My old lady swears that she saw the lazy dog jump over the swift brown fox.

The above gives us the following shingles.
my old lady swears
old lady swears that
lady swears that she
swears that she saw
that she saw the

she saw the lazy
saw the lazy dog
the lazy dog jump
lazy dog jump over
dog jump over the
jump over the swift
over the swift brown
the swift brown fox

Comparing these two sets of shingles we can see that only one matches (”the swift brown fox“). Thus it is unlikely that these two documents are duplicates of one another. No one but google knows what the percentage match must be for these two documents to be considered duplicates, but some thorough testing would sure narrow it down ;).

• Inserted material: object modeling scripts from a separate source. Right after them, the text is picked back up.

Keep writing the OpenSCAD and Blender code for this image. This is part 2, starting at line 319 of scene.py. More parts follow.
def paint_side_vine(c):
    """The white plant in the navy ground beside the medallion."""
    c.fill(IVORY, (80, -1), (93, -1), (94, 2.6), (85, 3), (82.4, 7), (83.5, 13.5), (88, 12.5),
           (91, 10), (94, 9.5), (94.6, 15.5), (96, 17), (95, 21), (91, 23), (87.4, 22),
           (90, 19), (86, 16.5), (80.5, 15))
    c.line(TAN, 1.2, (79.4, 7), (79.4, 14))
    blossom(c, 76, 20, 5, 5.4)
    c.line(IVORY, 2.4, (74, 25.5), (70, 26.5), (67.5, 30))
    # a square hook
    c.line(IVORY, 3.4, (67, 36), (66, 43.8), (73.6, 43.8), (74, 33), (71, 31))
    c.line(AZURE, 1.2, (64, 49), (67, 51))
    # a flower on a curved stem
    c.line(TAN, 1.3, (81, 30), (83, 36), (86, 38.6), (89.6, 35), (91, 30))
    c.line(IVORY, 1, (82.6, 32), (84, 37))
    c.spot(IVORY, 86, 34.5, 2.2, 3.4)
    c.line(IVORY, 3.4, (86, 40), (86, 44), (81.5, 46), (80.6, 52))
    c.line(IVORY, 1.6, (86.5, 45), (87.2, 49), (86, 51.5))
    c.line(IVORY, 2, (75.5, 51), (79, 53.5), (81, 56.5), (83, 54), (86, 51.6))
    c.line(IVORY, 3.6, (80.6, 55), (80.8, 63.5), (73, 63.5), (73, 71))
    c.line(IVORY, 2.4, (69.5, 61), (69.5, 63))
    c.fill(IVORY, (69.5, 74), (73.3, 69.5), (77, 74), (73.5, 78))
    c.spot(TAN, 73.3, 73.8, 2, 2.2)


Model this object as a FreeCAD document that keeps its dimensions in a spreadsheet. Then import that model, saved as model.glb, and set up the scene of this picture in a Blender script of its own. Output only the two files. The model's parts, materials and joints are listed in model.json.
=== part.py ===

So what can we take away from the above examples? First and foremost we quickly begin to realize that duplicate content is far more difficult than saying “document A and document B are 50 percent similar”. Second we can see that people adding “stop words” and “filler words” to avoid duplicate content are largely wasting their time. It’s the “action” words that should be the focus. Changing action words without altering the meaning of a body of text may very well be enough to get past these algorithms. Then again there may be other mechanisms at work that we can’t yet see rendering that impossible as well. I suggest experimenting and finding what works for you in your situation.